Guest Post by Cath Collins
Cath Collins is professor of transitional justice at the University of Ulster, Northern Ireland and director of the Human Rights Observatory at the Universidad Diego Portales, Santiago, Chile. She attended the 78th Amnesty Caravan and conference as a panelist on the theme of ‘memory and culture’ and a founder member of the Latin American transitional justice network.

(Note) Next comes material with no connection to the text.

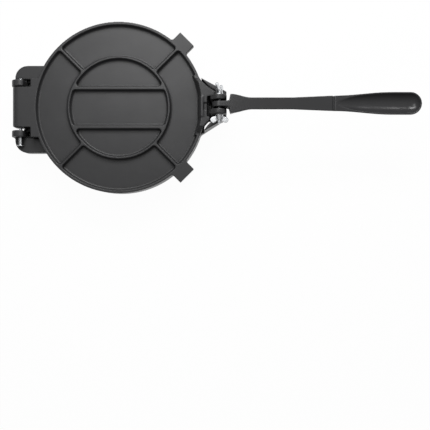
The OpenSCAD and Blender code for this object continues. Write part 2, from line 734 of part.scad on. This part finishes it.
module hinge_clip() {
    color(zinc) translate([-hinge_x, lug_y + lug_out + clip_gap, hinge_z]) rotate([-90, 0, 0])
        difference() {
            cylinder(h = clip_t, d = clip_d);
            translate([0, 0, -1]) cylinder(h = clip_t + 2, d = pin_d);
        }
}

// Hub and two wings of height h about +Z, seated at z = 0
module winged_hub(h) {
    end = [wing_r - wing_end_r, h - wing_end_r];
    cylinder(h = hub_h, d1 = hub_d, d2 = hub_top_d);
    rotate([90, 0, 0]) linear_extrude(wing_t, center = true) for (s = [-1, 1]) scale([s, 1]) {
        translate(end) circle(r = wing_end_r);
        polygon([[0, wing_up], [hub_d / 2, wing_up], end + wing_end_r * [cos(-40), sin(-40)],
                 end + wing_end_r * [cos(110), sin(110)], [0, hub_h - wing_up]]);
    }
}

module wing_screw() {
    end_y = seat_y + seat_gap + hub_h + bolt_out;
    color(zinc) translate([pivot_x, 0, pivot_z]) {
        translate([0, seat_y, 0]) rotate([-90, 0, 0]) rotate(90 - screw_turn)
            winged_hub(screw_wing_h);
        rotate([90, 0, 0]) translate([0, 0, -seat_y - eps]) cylinder(h = seat_y + end_y + eps, d = bolt_d);
    }
}

module wing_nut() {
    color(zinc) translate([pivot_x, -seat_y - seat_gap, pivot_z]) rotate([90, 0, 0]) difference() {
        winged_hub(wing_h);
        translate([0, 0, -1]) cylinder(h = wing_h + 2, r = bolt_d / 2 + bore_gap);
    }
}

module pivot_washers() {
    color(zinc) for (s = [-1, 1]) translate([pivot_x, s * (fork_half + washer_t / 2), pivot_z])
        rotate([90, 0, 0]) difference() {
            cylinder(h = washer_t, d = washer_d, center = true);
            cylinder(h = washer_t + 2, r = bolt_d / 2 + bore_gap, center = true);
        }
}

placed() base();
placed() lid();
placed() lever();
placed() hinge_pin();
placed() hinge_clip();
placed() wing_screw();
placed() wing_nut();
placed() pivot_washers();
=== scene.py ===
import math
import bpy
from mathutils import Matrix, Vector


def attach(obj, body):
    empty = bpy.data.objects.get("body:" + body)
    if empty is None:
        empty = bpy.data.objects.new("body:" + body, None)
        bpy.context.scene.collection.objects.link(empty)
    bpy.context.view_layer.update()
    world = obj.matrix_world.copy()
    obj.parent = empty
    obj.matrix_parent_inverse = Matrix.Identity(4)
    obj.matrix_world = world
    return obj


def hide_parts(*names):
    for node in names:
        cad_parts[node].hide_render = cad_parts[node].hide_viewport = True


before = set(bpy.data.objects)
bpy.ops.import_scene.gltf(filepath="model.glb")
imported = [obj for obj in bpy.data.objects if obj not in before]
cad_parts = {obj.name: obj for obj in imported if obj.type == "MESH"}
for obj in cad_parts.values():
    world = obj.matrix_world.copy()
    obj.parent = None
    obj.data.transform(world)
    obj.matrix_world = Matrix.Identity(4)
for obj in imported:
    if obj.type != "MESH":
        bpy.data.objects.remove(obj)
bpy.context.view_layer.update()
print("frame loaded")


def toLinear(hexColour):  # sRGB hex to the linear values that Blender's sockets take
    values = [int(hexColour[i:i + 2], 16) / 255 for i in (1, 3, 5)]
    return [v / 12.92 if v <= 0.04045 else ((v + 0.055) / 1.055) ** 2.4 for v in values] + [1]


def addNode(tree, kind, settings=None, **links):
    node = tree.nodes.new(kind)
    for name, value in (settings or {}).items():
        if name in node.inputs:
            node.inputs[name].default_value = value
        else:
            setattr(node, name, value)
    for name, source in links.items():
        tree.links.new(source, node.inputs[name.replace("_", " ")])
    return node


def newMaterial(name):
    material = bpy.data.materials.new(name)
    material.use_nodes = True
    material.node_tree.nodes.clear()
    return material, material.node_tree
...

In March 2014 I returned to northeast Brazil for the first time in twenty-two years. The first time I went, it was as an idealistic English undergraduate. I spent six months helping build houses in a mutirão in a João Pessoa favela. Dom José Maria Pires, inspirational Afro-Brazilian bishop and liberation theologian, would come along at least once a week, put on his straw hat, and shovel gravel and dirt alongside everybody else. On weekends we would attend CEB meetings alongside Dom Helder Câmara, legendary, tiny, crusading bishop of the neighbouring Pernambuco diocese. We read and debated Paulo Freire, and saw his principles in action among the women of the favela, who taught each other not only to read but to be someone in a world that, outside the confines of the dirt floor chapel, showed little or no sign of valuing their existence. Over two decades later I heard the name of Dom Helder evoked over and over again as I walked the Recife seafront with colleagues from all over Latin America, or crammed into the auditorium of the Jesuit university to hear survivors, lawyers, prosecutors and activists from all around the region talk about the need for truth, justice, reparations, and the remembering of past atrocities.

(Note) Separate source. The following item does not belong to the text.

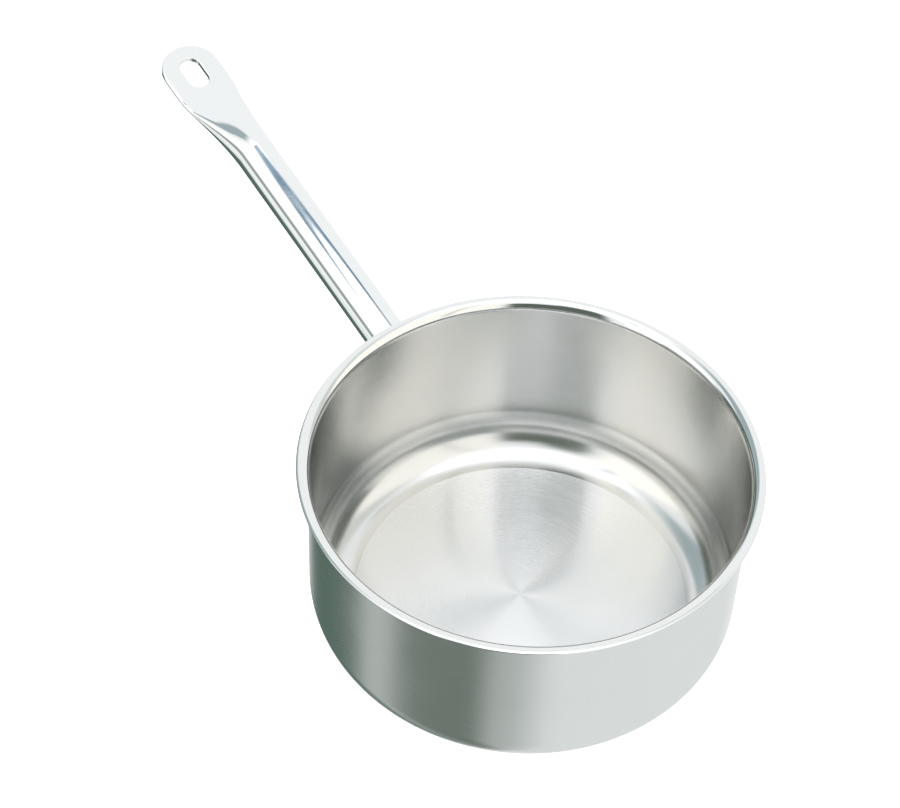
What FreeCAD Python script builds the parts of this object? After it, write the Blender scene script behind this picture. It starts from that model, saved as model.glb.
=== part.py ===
import FreeCAD, Part
import math
import os

import Sketcher
from FreeCAD import Placement, Rotation, Vector

# A stainless saucepan: a deep-drawn shell with a flared pouring lip, a heat-spreading
# base closed by a steel dish, and a tube handle pressed flat at its end and welded on.
# Frame: millimetres, +Z up, origin at the centre of the base on the surface it stands on,
# the handle runs out over +X.

DIMENSIONS = {
    # drawn shell
    "pan_inner_radius": 100.0,
    "pan_height": 103.6,
    "shell_sheet": 1.0,
    "corner_inner_radius": 20.5,
    "lip_upper_radius": 4.5,
    "lip_end_angle": 65.0,
    "lip_edge_round": 0.35,
    # sandwich base
    "base_height": 6.0,
    "base_radius": 79.0,
    "base_corner_radius": 3.0,
    "cap_sheet": 0.6,
    # handle tube
    "tube_radius": 10.0,
    "tube_wall": 1.2,
    "axis_height": 84.5,
    "handle_rise": 16.0,
    # pressed end of the handle
    "press_start": 130.0,
    "crease_place": 167.7,
    "full_width_place": 178.0,
    "handle_length": 204.5,
    "crease_half_width": 14.3,
    "tab_half_width": 15.5,
    "tab_half_thickness": 1.5,
    "tab_drop": 4.0,
    "slot_place": 187.5,
    "slot_length": 18.0,
    "slot_width": 10.9,
    # weld between the tube and the wall
    "weld_bead_radius": 1.6,
}

SECTION_COUNT = 7          # sections of the loft between the round tube and the crease
ROUND_CROWN = math.tan(math.pi / 8)   # crown of a circle drawn as four equal arcs
TAB_CROWN = 0.08           # crown of the pressed tab: almost flat faces, round edges
WIDENING_POWER = 1.5       # how late the tube widens on its way to the crease
NECK_SWELL = 0.75          # share of the tab's last widening that is done halfway along it
TUBE_RUN_IN = 25.0         # length of tube behind the wall that the coping cut takes away
CUTTER_DEPTH = 80.0        # height of the prisms that trim the tab right through

START, END, CENTRE = 1, 2, 3
HORIZONTAL_AXIS, VERTICAL_AXIS = -1, -2

doc = FreeCAD.newDocument("saucepan")
sheet = doc.addObject("Spreadsheet::Sheet", "sizes")
for row, (alias, value) in enumerate(DIMENSIONS.items(), start=1):
    sheet.set("A%d" % row, alias)
    sheet.set("B%d" % row, str(value))
    sheet.setAlias("B%d" % row, alias)
doc.recompute()


def size(alias):
    """The value of one cell of the spreadsheet."""
    return float(sheet.get(alias))


def polar(centre, radius, angle):
    """The point at an angle in degrees on a circle in the sketch plane."""
    turn = math.radians(angle)
    return Vector(centre.x + radius * math.cos(turn), centre.y + radius * math.sin(turn), 0)


def add_line(sketch, start, end):
    return sketch.addGeometry(Part.LineSegment(start, end), False)


def add_arc(sketch, centre, radius, first, last):
    """An arc that runs anticlockwise between two angles in degrees."""
    circle = Part.Circle(centre, Vector(0, 0, 1), radius)
    arc = Part.ArcOfCircle(circle, math.radians(first), math.radians(last))
    return sketch.addGeometry(arc, False)


def tie(sketch, kind, *places):
    sketch.addConstraint(Sketcher.Constraint(kind, *places))


def drive(sketch, kind, places, value, expression):
    """A dimension of the sketch that follows the spreadsheet."""
    index = sketch.addConstraint(Sketcher.Constraint(kind, *places, value))
    sketch.setExpression("Constraints[%d]" % index, expression)


def new_body(label):
    """A body and an empty sketch on its own XZ plane."""
    body = doc.addObject("PartDesign::Body", label)
    body.Label = label
    plane = [o for o in body.Origin.OriginFeatures if o.Role == "XZ_Plane"][0]
    sketch = body.newObject("Sketcher::SketchObject", label + "_outline")
    sketch.AttachmentSupport = [(plane, "")]
    sketch.MapMode = "FlatFace"
    return body, sketch


def revolve(body, sketch):
    """The outline turned once around the vertical axis of its sketch."""
    turn = body.newObject("PartDesign::Revolution", body.Label + "_turned")
    turn.Profile = sketch
    turn.ReferenceAxis = (sketch, ["V_Axis"])
    turn.Angle = 360.0
    sketch.Visibility = False
    body.Tip = turn
    doc.recompute()
    return turn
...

Latin America’s military dictatorships of the 1970s and 80s may be fading into the past, but the long shadow of their crimes is still felt. While former student activists of the 1960s and 70s told their stories of repression and resistance, in person and on film, their young counterparts of today filled not only the hall but also the stage at the Recife conference and Amnesty Caravan, marking the 50th anniversary of Brazil’s military coup of March 1964. One of the remarkable things for any outside participant observing Brazil’s recent transitional justice renaissance is the mix of youth and experience among its protagonists, and the remarkable positive energy that results. When the Caravan was finally called into solemn session, the ranks of commissioners summoned to the stage included some who seemed barely older than the scared, defiant teenage faces who we had just seen projected in the black and white newsreels relating the sombre story of the 1964 coup and its aftermath.

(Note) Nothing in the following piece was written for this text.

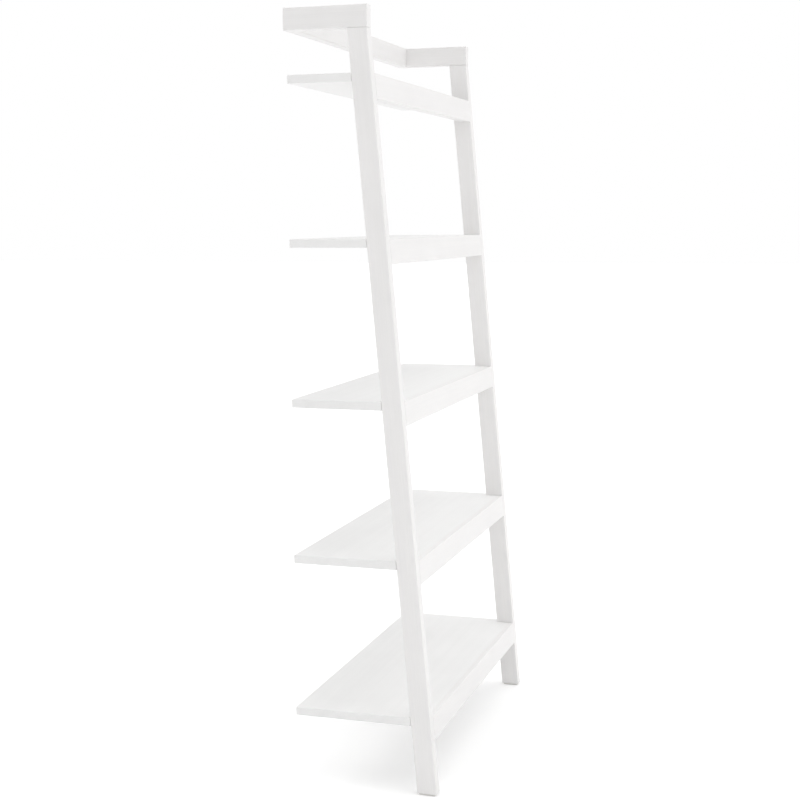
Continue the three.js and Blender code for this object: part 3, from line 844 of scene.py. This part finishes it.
def make_rung(level):
    """One rung: a block, a lip pulled up at the front, and a slant."""
    low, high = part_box(f"rung_{level}")
    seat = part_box(f"shelf_{level}")[0].z - JOINT_GAP
    front = leg_front(high.z)
    lip_back = front + RUNG_DEPTH - REBATE_DEPTH
    rung = add_block(
        f"cross_rung_{level}", (low.x, front, low.z), (high.x, front + RUNG_DEPTH, seat))
    pick(rung, "FACE", lambda f: True)
    bpy.ops.mesh.bisect(plane_co=(0, lip_back, 0), plane_no=(0, 1, 0))
    done()
    pick(rung, "FACE", lambda f: f.normal.z > 0.9 and f.calc_center_median().y < lip_back)
    bpy.ops.mesh.extrude_region_move(TRANSFORM_OT_translate={"value": (0, 0, high.z - seat)})
    done()
    slide_row(rung, low.z, (low.z - high.z) * RAKE)
    slide_row(rung, seat, (seat - high.z) * RAKE, lambda v: abs(v.co.y - lip_back) > MM)
    ease(rung, LONG_EASE, 4, outer_edges(low.z, high.z))
    ease(rung, END_EASE, 1, lambda e: on_plane(e, 0, low.x) or on_plane(e, 0, high.x))
    carve(rung, [cam_pocket_raked(f"cam_rung_{level}_{side}") for side, _ in SIDES])
    carve(rung, [screw_hole(f"shelf_screw_{level}_{side}") for side, _ in SIDES])
    return hand_over(rung, f"rung_{level}", paint_across)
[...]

Commission president Paulo Abrão is, after all, himself not yet out of his thirties; something which renders perhaps even more remarkable the commanding yet infinitely respectful presence with which he engages survivors and witnesses, as they tell their stories, and personifies the State as he asks their forgiveness for the historical wrongs that were done to them. The Commission’s dedicated staff, and the network of academics, practitioners and concerned and active citizens that has clustered around its work, is an equally impressive repository of talent and determined moral purpose. Since the year 2007 the Commission, set up in 2001 after a joint state-civil society committee had tackled the equally thorny question of deaths and disappearances caused by state repression from 1964 to 1985, has travelled the length and breadth of Brazil. It receives, studies and acknowledges the harms done by deliberate state brutality to women, men and children rightly or wrongly suspected of ‘subversive’ agitation in favour of social change, and does what it can to repair part of the damage. It does so through these solemn yet engaging ceremonies, on stages sometimes adorned with visual and musical representations of the colourful slogans of today’s and yesterday’s justice struggles.
In one sense it is a poor replacement for what will never come: the sincere repentance of yesterday’s torturers or today’s armed forces, still grudging and occasionally plain defiant in denying or justifying what they did. In another, it could be understood as something even more potent and perhaps more important for the future: a re-encounter of the state with its citizens and a profound acknowledgement that it is the structures of power, and not the individual victim of their wrongdoing, that must be rehabilitated if a healthier future is ever to be possible. The Caravan takes place, after all, against a backdrop of powerful social discontent with the current political process and its meagre offerings. This discontent, widespread around the Western world, crystallised recently in Brazil, as it did in many other countries in relatively recently re-democratised Latin America, in the form of massive social protests. Led by students and others who feel alienated from a system that offers aspirational, essentially illusory, consumer-led progress for some, and continued exclusion for the rest, the protests both betray and propagate the view that dictatorship and democracy, at least in its current form, are essentially interchangeable. It is a view perhaps foreshadowed by the late, lamented Argentine political scientist Guillermo O’Donnell, who predicted as far back as the 1970s that the authoritarian regimes then plaguing the continent would eventually give way to ‘democracies’ in name only. These new regimes, pale shadows of the formerly vibrant political complexion of the continent, would offer only differences of emphasis while continuing to administer the model of exploitative accumulation imposed by technocrats and foreign capital in sometimes uneasy alliance with military rulers.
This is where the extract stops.